Por Bernat del Ángel.

La felicidad, ese Santo Grial moderno que todos buscamos como si fuera el maldito tesoro de Moctezuma. Nos bombardean con la idea de que la vida no vale la pena si no somos “felices”. Pero, ¿qué diablos significa realmente ser feliz? ¿Será que nos han vendido una mentira más grande que el ego de un político en plena campaña?

Comencemos a salir del berenjenal. La felicidad, tal y como nos la presentan, es una ilusión aspiracional. Un espejismo que, por más que nos acerquemos, siempre se aleja un poco más. La publicidad, las redes sociales y hasta tu tía Pepa con sus frases de Paulo Coelho en Facebook nos meten en la cabeza que la vida debe ser una constante pasarela de colores y unicornios. Pero, permíteme soltarte una verdad como un hielo en la espalda: la felicidad permanente no existe. Es un invento de los gurús del autoayuda y de la industria del entretenimiento.

En cambio, la alegría es otra historia. La alegría son esos pequeños momentos de contento que nos sorprenden en el día a día. Es esa carcajada con amigos, el placer de un buen café por la mañana con la persona que quieres, o el simple hecho de que el semáforo esté en verde cuando tienes prisa. La alegría es real, tangible y, lo mejor de todo, accesible. No necesita de grandes proezas ni de hazañas épicas o trompetas y confeti. Está en las pequeñas cosas, en esos instantes que hacen que la vida valga la pena.

Y ahora, coge mi vaso, voy a romperte otro mito. El amor.

Nos han vendido la idea de que el amor es sinónimo de felicidad. Que encontrar a tu “media naranja” es el pináculo de la existencia humana. Pues bien, aquí va una noticia: el amor no te hace feliz. Al menos no de forma permanente y mágica como en las películas de Disney. El amor es un cúmulo de momentos, algunos maravillosos, otros no tanto. Es una montaña rusa de emociones, con subidas que te dejan sin aliento y bajadas que te hacen cuestionar todo, vomitar. Y está bien así. No pasa nada.

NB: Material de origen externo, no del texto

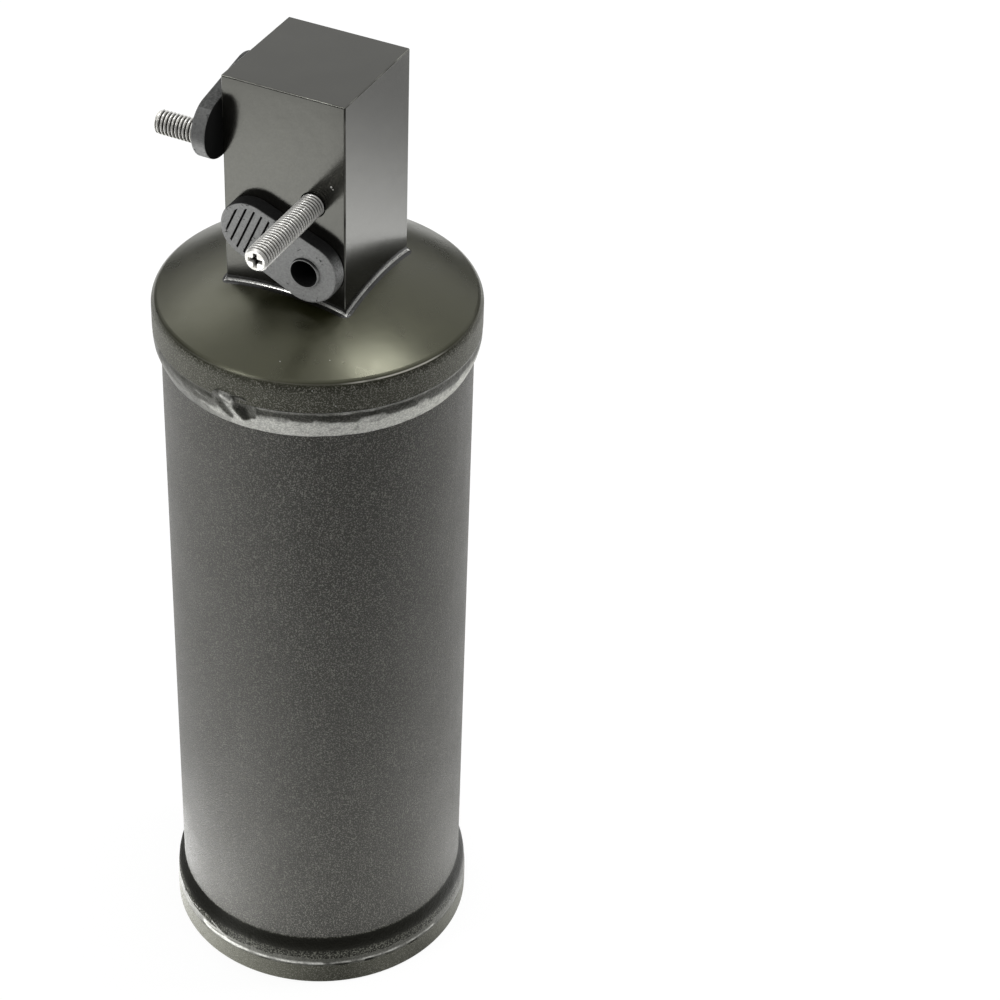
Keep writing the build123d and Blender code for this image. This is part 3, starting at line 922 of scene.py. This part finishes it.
def knots(values, count):
    """Reads a smooth row of values off a few of them."""
    places = np.linspace(0, 1, len(values))
    steps = np.linspace(0, 1, count)
    values = np.array(values, float)
    slopes = np.gradient(values, places)
    spot = np.clip(np.searchsorted(places, steps, side="right") - 1, 0, len(values) - 2)
    gap = places[spot + 1] - places[spot]
    t = (steps - places[spot]) / gap
    h = (2 * t**3 - 3 * t**2 + 1, t**3 - 2 * t**2 + t, -2 * t**3 + 3 * t**2, t**3 - t**2)
    first = h[0] * values[spot] + h[1] * gap * slopes[spot]
    return first + h[2] * values[spot + 1] + h[3] * gap * slopes[spot + 1]


def ring_points(radius, height):
    """The places of a ring's points, row by row."""
    turn = np.radians(angles)
    return np.stack([radius * np.cos(turn), radius * np.sin(turn), height], axis=-1)


def painted_bead_light(radius, height, light_strokes, most):
    """Painted light on what turns down, and painted shade on what turns up."""
    turn = np.radians(angles)
    points = ring_points(radius, height)
    round_it = np.roll(points, -1, axis=1) - np.roll(points, 1, axis=1)
    normal = np.cross(round_it, np.gradient(points, axis=0))
    normal /= np.maximum(np.linalg.norm(normal, axis=-1, keepdims=True), 1e-9)
    outward = normal[..., 0] * np.cos(turn) + normal[..., 1] * np.sin(turn)
    lean = normal[..., 2] * np.sign(outward)
    light_from, light_over, shade_from, shade_over = 0.08, 0.32, 0.07, 0.20
    share = ease(np.clip((light_from - lean) / light_over, 0, 1)) * most
    for start, end, width, amount in light_strokes:
        share = share + stroke(angles, height, start, end, width, amount)
    # Painted shade on what turns up.
    painted_shade = ease(np.clip((lean - shade_from) / shade_over, 0, 1))
    return np.clip(share, 0, 1), painted_shade


def press_in(radius, height, press, marks, to_toe, sag):
    """Presses the marks in, lets the toe of the bead sag, and draws it in to the tube."""
    for start, end, width, rise in marks:
        press += stroke(angles, height, start, end, width, rise)
    middle = np.sin(np.linspace(0, pi, len(radius)))[:, None] ** 0.7
    radius = radius + press * middle
    height = height - np.outer(to_toe ** 2, sag)
    at_tube = to_toe[:, None] ** 12  # only the last rows reach the tube
    return radius * (1 - at_tube) + tube_r * at_tube, height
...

La vida es individual. No somos mitades que necesitan completarse, sino seres completos que pueden compartir su camino con otros. Pero no dependas de otra persona para ser feliz. Esa dependencia emocional es una trampa que solo lleva a la frustración y al desencanto. Nadie puede ser responsable de tu felicidad, porque esa es una carga demasiado grande para cualquier ser humano.

La clave está en apreciar los momentos alegres. En dejar de buscar esa utopía llamada felicidad y aprender a disfrutar de las pequeñas alegrías cotidianas. Porque, al final del día, la suma de esos momentos de alegría es lo que realmente importa. La risa espontánea, una charla sincera, el aroma de la tierra mojada después de la lluvia, mi trozo de chocolate por las tardes. Esos son los fragmentos de vida que te llenan el alma, no esa quimera inalcanzable de la felicidad eterna.

Así que, deja de perseguir fantasmas. Deja de torturarte pensando que tu vida no es suficientemente buena porque no eres feliz todo el tiempo. Aprende a saborear esos pequeños destellos de alegría que te ofrece la cotidianidad. A veces, una broma chula en el momento justo vale más que todas las promesas de felicidad eterna que te puedan hacer.

Y sí, sé un mucho egoísta. Aprende a estar bien contigo mismo. La compañía de otros es un hermoso complemento, pero no el núcleo de tu bienestar. Cultiva tus pasiones, tus intereses, tus sueños. Disfruta de tu propia compañía y encuentra en ti mismo esas pequeñas chispas de alegría que iluminan la vida.

La felicidad puede ser un espejismo, pero la alegría es un faro constante. No vivas esperando encontrar la felicidad; vive buscando esos momentos de alegría que hacen que todo valga la pena.

Porque al final, la vida no es un estado permanente de éxtasis, sino una colección de instantes que, si sabemos apreciarlos, nos llenan de un gozo real y palpable.

Así que ríe, disfruta, pero sobre todo, vive. PdC.